Friday, 29 August 2008

Catholic Schools Denying Girls the Right to Choose...

Catholic schools have been up in arms recently about a vaccination that is going to be given to school-age girls to protect them against two strains of a sexually-transmitted virus called HPV. This virus can result in cervical cancer. The Catholic church's objection to this vaccination is that it could promote promiscuity.

The church has currently said that it will allow the vaccination at Catholic schools... but at a price - girls will not be given any sex education about 'artificial contraception', which of course includes condoms and 'the pill' (article on this here). Hmm, I was under the impression that if girls were given more information about their bodies and how they would react to sex (i.e. teaching them the ability to say 'no', because sometimes the facts of STDs aren't enough if a girl feels she cannot say 'no' or a boy feels that he has a right to sex), rather than just the same old 'penetration is sex' nonsense, they would be much more well-informed to say 'no' if they didn't want sex and 'yes' if they were ready for it. So in other words, girls will pick up information about sex at school whilst socialising that is not necessarily correct and there will be no opportunity to gain an insight from sex education lessons. Presumably girls will still be informed of the mechanics behind pregnancy, but even that posits the egg as passively waiting the active sperm (see here), thus portraying women's internal biology (as well as their external bodies) as passive receivers of men during sex.

When I was at primary school, sex education was for children of ten years old. Parents were invited in to see the videos first, and then they would decide whether they wished their child to see them. That was all sex education consisted of - those three videos. The first one was about sex, which pretty much described there being only one form of sex - penetrative and in the missionary position, which (as they made abundantly clear) was the ideal position for conception. The second one was about male and female genitalia (Jeez, I hate that word). The video showed diagrams and how everything worked. But, the mechanics of the female genitalia was only talked about in the context of conception - i.e. where the sperm would go. Everything was given a name, but the parts that really had no purpose in conception were not given a function. The look on the headmistress' face when the presenter suggested that girls get a mirror and use it to look at the position of everything 'down there' was classic. She told us that she wouldn't recommend us doing that. Anyway, the third video was about childbirth, and featured a man and woman walking naked around a house. I don't recall any information given about contraception - I think I would have had more knowledge of it when I got to secondary school if it had been in those lessons.

In sex education, sex is always posited from the perspective of men - the man ejaculates as a result of sex. But from the education children are given, I'd be forgiven for asking What happens to the woman? And more to the point, penetrative sex is not the only form of sex. The mainstream posits sex as being preceded by foreplay (unless you're reading a fifties magazine, of course), but the actual sex isn't portrayed as starting until penetration. This, again, gives the impression that women are passive receivers, because it's the men who do the penetrating.

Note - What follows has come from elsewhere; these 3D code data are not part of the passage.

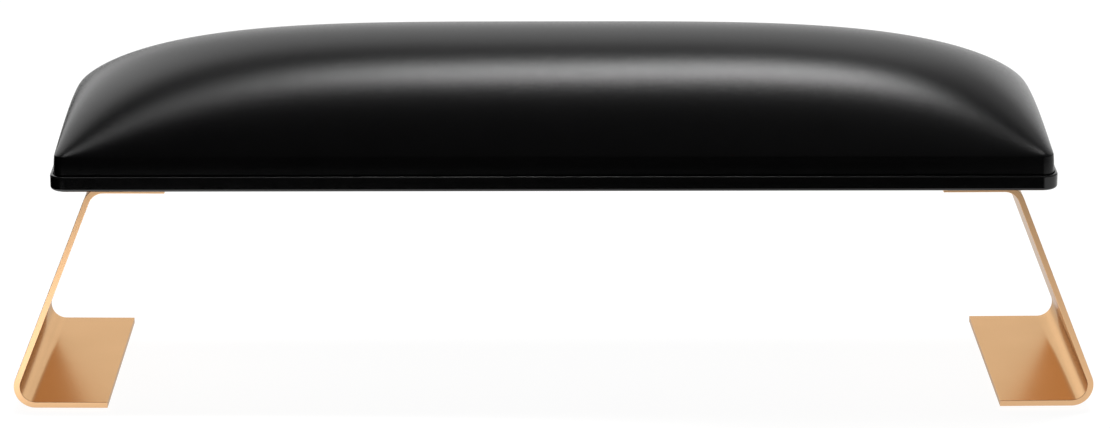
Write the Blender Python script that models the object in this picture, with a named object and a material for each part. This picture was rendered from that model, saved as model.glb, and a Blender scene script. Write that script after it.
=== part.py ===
"""Manicure hand rest: a domed pad, seated in a shallow tray, on two bent sheet-metal legs.

Metres, +Z up. X runs along the rest and Y across it. The origin lies on the surface that the
rest stands on, under the middle of the tray, and both legs are the same bent piece.
"""

import math

import bmesh
import bpy

# Clearances
SEAT_GAP = 0.0003
SCREW_CLEARANCE = 0.0003
STAPLE_CLEARANCE = 0.0003

# Tray
TRAY_LENGTH = 0.400
TRAY_WIDTH = 0.125
TRAY_HEIGHT = 0.0062
TRAY_CORNER_RADIUS = 0.0065
TRAY_FLOOR = 0.0018
TRAY_RIM = 0.0012
TRAY_EDGE_RADIUS = 0.0018
RIM_EDGE_RADIUS = 0.0005
RIM_CHAMFER = 0.0002
BOSS_RADIUS = 0.006

# Pad
LEATHER = 0.001
HEM_WIDTH = 0.013
HEM_FOLD_RADIUS = 0.0008
BOARD_THICKNESS = 0.008
FOAM_EDGE = 0.0012
DOME_RISE = 0.038
DOME_END_POWER = 3.8
DOME_END_ROUNDNESS = 0.5
DOME_SIDE_ROUNDNESS = 0.75

# Legs
LEG_HEIGHT = 0.0926
LEG_LEAN = math.radians(21.6)
LEG_INSET = 0.0157
LEG_SETBACK = 0.0075
LEG_TURN = math.radians(0.9)
SHEET = 0.0024
BEND_RADIUS = 0.0063
FOOT_LENGTH = 0.0376
FLANGE_LENGTH = 0.0302
SHEET_EDGE_RADIUS = 0.0003

# Anti-slip discs under the feet
GRIP_THICKNESS = 0.0015
GRIP_RADIUS = 0.008
GRIP_CHAMFER = 0.0003
GRIP_INSET = 0.008

# Screws and tee nuts
SCREWS_PER_LEG = 3
SCREW_RADIUS = 0.002
SCREW_HEAD_RADIUS = 0.004
SCREW_HEAD_HEIGHT = 0.0026
SCREW_TIP = 0.0005
SCREW_SETBACK = 0.0007
CROSS_WIDTH = 0.0009
CROSS_SPAN = 0.0042
CROSS_DEPTH = 0.0015
BOSS_CLEARANCE = 0.002
NUT_WALL = 0.0008
NUT_BARREL = 0.0065
NUT_FLANGE_RADIUS = 0.0075
NUT_FLANGE = 0.0011

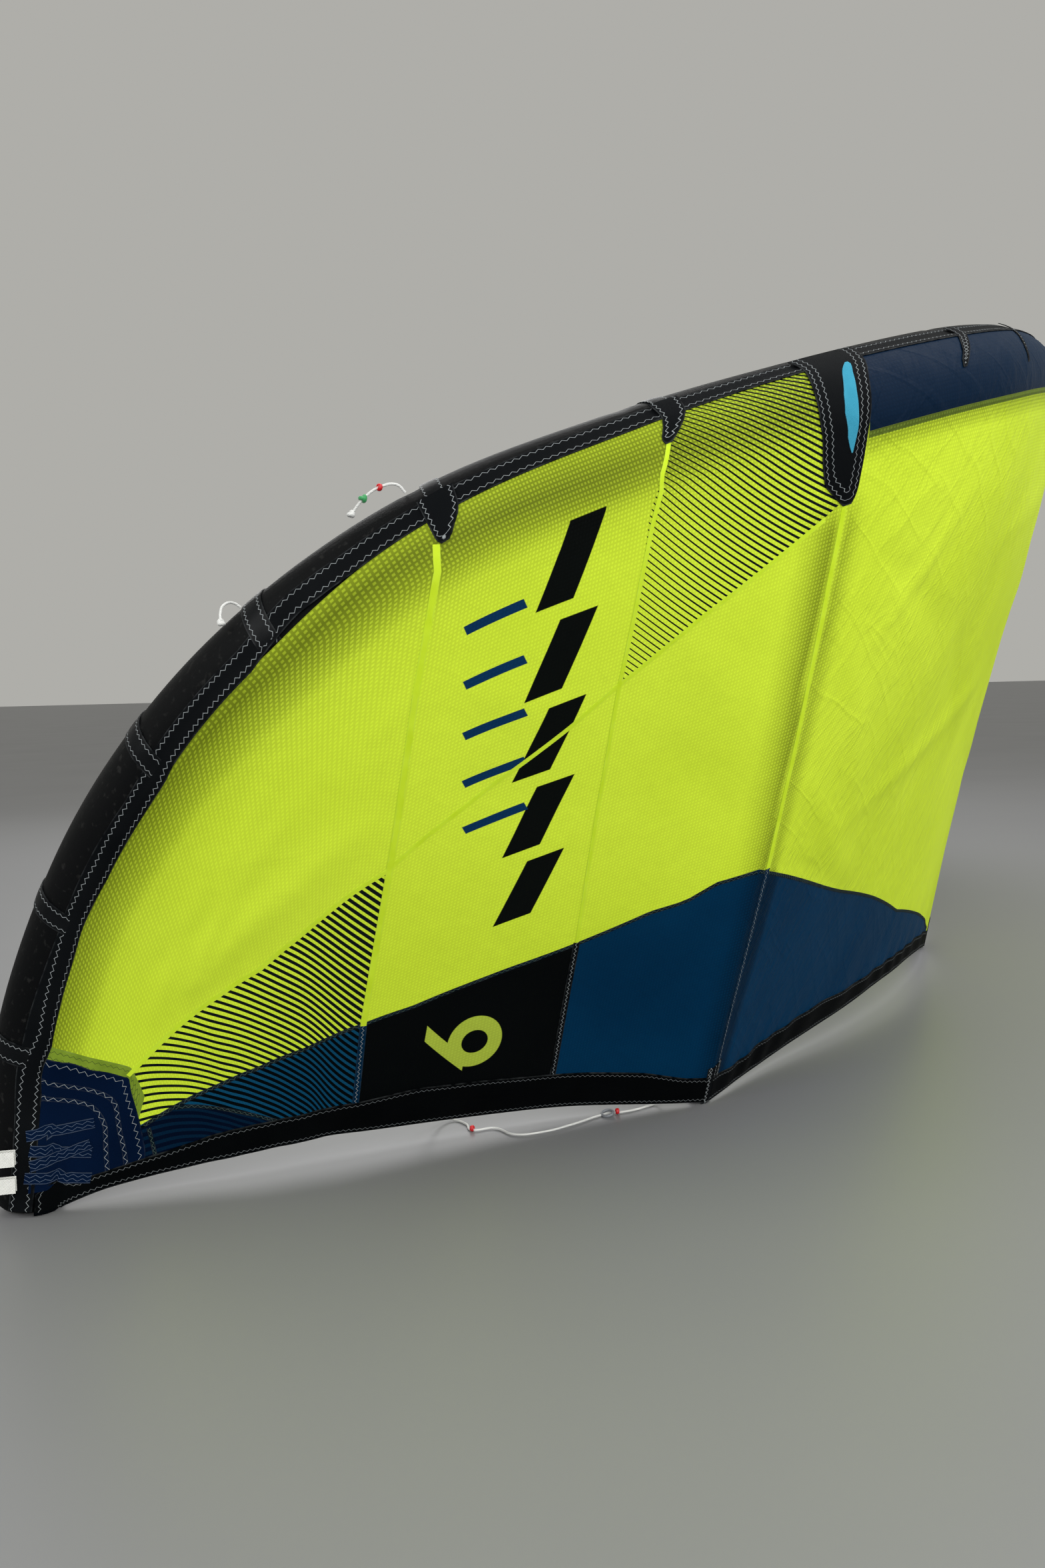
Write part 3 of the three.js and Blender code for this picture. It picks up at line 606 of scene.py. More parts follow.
# The canopy's print, in metres of station and arc
RIPSTOP_ALONG, RIPSTOP_DOWN = 0.0057, 0.00645
STRIPE_PERIOD, FINE_PERIOD = 0.0105, 0.0076
STRIPES_FROM, FINE_FROM, SIZE_PANEL = 2.9, 2.25, (2.479, 2.797)
BLOCK_PITCH, THIN_BAR_PITCH = 0.148, 0.094
LEAD_DEPTH, LEAD_END, OVERLAP_DEPTH = 0.122, 2.118, 0.132
FIGURE_AT, FIGURE_HALF = (2.609, 0.191), (0.0395, 0.061)
TIP_DARK_FROM = 3.905


def canopy_cloth():
    """Printed ripstop: bright panels, dark hem zone, plain stripes, size figure and plain bars."""
    finish = Finish("canopy_ripstop", Specular_IOR_Level=0.03)
    station, arc, rest = finish.parts(finish.mark("lay"))
    hem, diagonal, corner = finish.parts(finish.mark("zones"))
    tube, strut, run = finish.parts(finish.mark("shade"))
    where = finish.inside()
    cloud = finish.noise(where, 2.6, 3)
    grain = finish.noise(where, 46, 3)
    # ripstop squares
    u, v = (run / RIPSTOP_ALONG).fraction(), (arc / RIPSTOP_DOWN).fraction()
    squares = abs(u - 0.5).below(0.27, 0.12) * abs(v - 0.5).below(0.27, 0.12)
    # bright cloth
    lime = finish.mix(cloud.above(0.5, 0.4), paint(192, 216, 50), paint(202, 226, 58))
    middle = station.below(SIDE_STRUT / 1000, 0.012)
    # stripes between the diagonal and the hem zone, and between the flap and the diagonal
    out = station - STRIPES_FROM
    slant = out * 0.847 - out * out * 0.1575 + arc * 0.70
    stripes = bars(slant, STRIPE_PERIOD, 0.54 - out * 0.22)
    stripes = stripes * diagonal.above(0.004) * station.above(2.803, 0.002)
    near, turned = 2.49 - station, (0.14 - arc).most(0.0)
    out = station - FINE_FROM
    fine = bars(out * 0.54 + out * out * 0.6 + arc * 0.75, FINE_PERIOD, near * 0.75 + 0.22, 0.05)
    fine = fine * diagonal.below(-0.003) * station.above(2.135, 0.002)
    fine = fine * (near - turned * turned * 4.5).above(-0.004)
    lime = finish.mix(stripes.most(fine), lime, paint(12, 18, 20))
    # plain slanted blocks down the panel, and a column of plain thin bars beside them
    step = (arc - 0.075) / BLOCK_PITCH
    lean = step.fraction() - 0.5
    aside = station - 2.6071 + arc * 0.046
    block = abs(aside - lean * 0.045).below(0.026) * abs(lean).below(0.41, 0.01) * arc.between(0.075, 0.815)
    step = (arc - 0.14) / THIN_BAR_PITCH
    lean = step.fraction() - 0.5
    aside = station - 2.7308 + arc * 0.155
    thin = abs(aside + lean * 0.03).below(0.043) * abs(lean).below(0.09, 0.01) * arc.between(0.14, 0.61)
    lime = finish.mix(block, lime, paint(8, 11, 10))
    lime = finish.mix(thin, lime, paint(10, 46, 80))
    # two plain wide bars near the middle of the kite
    level = arc + station * 1.2
    bar = (station.below(0.40, 0.003) * level.between(1.05, 1.13)).most(
        station.below(0.34, 0.003) * level.between(1.20, 1.26))
    lime = finish.mix(bar, lime, paint(8, 11, 10))
    # hem zone
    teal = finish.mix(cloud.above(0.5, 0.5), paint(0, 38, 66), paint(2, 50, 82))
    striped = finish.mix(bars(slant, STRIPE_PERIOD, 0.55), paint(10, 66, 96), paint(1, 6, 9))
    teal = finish.mix(station.above(SIZE_PANEL[1], 0.002), teal, striped)
    black = finish.mix(cloud.above(0.5, 0.5), paint(2, 4, 5), paint(7, 9, 10))
    number_panel = station.between(*SIZE_PANEL, 0.002)
    low = finish.mix(number_panel, teal, black)
    # size figure: a ring and a tail
    across = (station - FIGURE_AT[0]) / FIGURE_HALF[0]
    down = (rest - FIGURE_AT[1]) / FIGURE_HALF[1]
    across, down = across * across, down * down
    ring = (across + down).below(1.0, 0.04) * (across * 4.34 + down * 4.94).above(1.0, 0.06)
    tail = abs(rest - station * 1.26 + 3.1618).below(0.018) * station.between(2.620, 2.684)
    low = finish.mix(ring.most(tail) * number_panel, low, paint(164, 182, 62))
    navy_corner = corner.above(0.0, 0.002) * station.above(2.80, 0.002)
    low = finish.mix(navy_corner * 0.85, low, paint(1, 11, 32))
    colour = finish.mix(hem.above(0.0, 0.0015), lime, low)
    colour = finish.mix(station.above(TIP_DARK_FROM, 0.002), colour, paint(3, 6, 12))
    # dark leading panel of the middle of the kite, with its overlap strip
    lead = arc.below(LEAD_DEPTH, 0.0015) * station.below(LEAD_END, 0.0015)
    overlap = arc.between(LEAD_DEPTH, OVERLAP_DEPTH) * station.below(LEAD_END, 0.0015)
    navy = finish.mix(station.below(1.5, 1.2), paint(5, 24, 44), paint(9, 34, 56))
    colour = finish.mix(overlap, colour, paint(112, 132, 48))
    colour = finish.mix(lead, colour, navy)
    # darker where tube or strut lie behind the cloth
    dark = tube * strut
    tone = dark * ((squares - 0.4) * ((1 - dark) * 0.8 + 0.13) + 1.0) * ((grain - 0.5) * 0.07 + 1.0)
    tone = tone.most(lead * 0.9)
    finish.put("Base Color", finish.shaded(colour, tone))
    # small creases, weave and the seam's puckers
    normal = finish.bump(finish.noise(where, 17, 5, 0.62), 0.3, 0.005)
    for lean, stretch, scale in ((0.9, 0.14, 11.0), (-0.25, 0.10, 15.0), (-0.7, 0.22, 19.0)):
        along = finish.joined(run + arc * lean, (arc - run * lean) * stretch, 0.0)
        line = abs(finish.noise(along, scale, 3, 0.45) - 0.5).below(0.022, 0.05)
        normal = finish.bump(line * (middle * 0.8 + 0.2), 0.38, 0.0018, normal)
    normal = finish.bump(squares, 0.22, 0.0005, normal)
    finish.put("Normal", normal)
    finish.put("Roughness", grain * 0.15 + 0.42)
    return finish.material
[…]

According to this, by law girls have the right to accept the HPV injection if their parents refuse it, or refuse it if their parents accept it because "[t]he law recognises that it's her body that is about to be invaded or protected - according to your viewpoint. The decision is hers. It follows that she should be fully informed on the matter". I assume that "according to your viewpoint" bit is because the Catholics don't believe that a woman's body (or indeed a man's) is her own - it's God's. What I have a problem with, other than that last sentence, is that parents seem to have to decide whether they think their child is going to have underage sex (because the vaccination can protect them against those two strains of HPV if they do). Surely that's something that no parent could know. Parents are not privy to everything that goes through their child's mind - they have a private world that should be kept private so they can develop some degree of independence of thought.

The author of the above linked article (in the previous paragraph) states that she is concerned about the vaccination because of the amount of chemicals young girls have already taken in the form of other vaccinations, and will go on to take in the form of oral contraceptives on the grounds that "they are born with the eggs that will become the next generation". I would like to point out that there are choices for women other than giving birth. Regardless of what mainstream society says, women can have a career and choose to live their lives on their own terms without having a child dependent upon them and without a man. Women are not to be constantly perceived as mother-figures!

Anyway, she goes on to say something extremely important - "isn't it time that men carried some of the cost and responsibility of this shared business of sex and reproduction and its untoward side effects? It is only women's bodies that are doctored. Why?" I can answer that question for her - it's because contraceptive is still considered to be the female's business. Afterall, men don't get pregnant. And don't even think about spouting that nonsensical term that men say when they're delighted that their partner's pregnant - "we're pregnant". Yeah, right. Unfortunately, the article's writer does not dwell on this.

Girls should have the right to choose for themselves whether they want the vaccination. They should be given the statistics of cervical cancer and they should be given information about sex (which, along with the 'how women get pregnant' bits, includes information about STDs, contraception, women's role in sex (not from a male perspective), what happens to a woman during sex (also not from a male perspective), that sex doesn't have to involve penetration, and, SHOCK HORROR, the female orgasm). The more information they have, and the more assertiveness they feel they have in deciding to have sex, girls will be more likely to make educated and rational decisions about sex.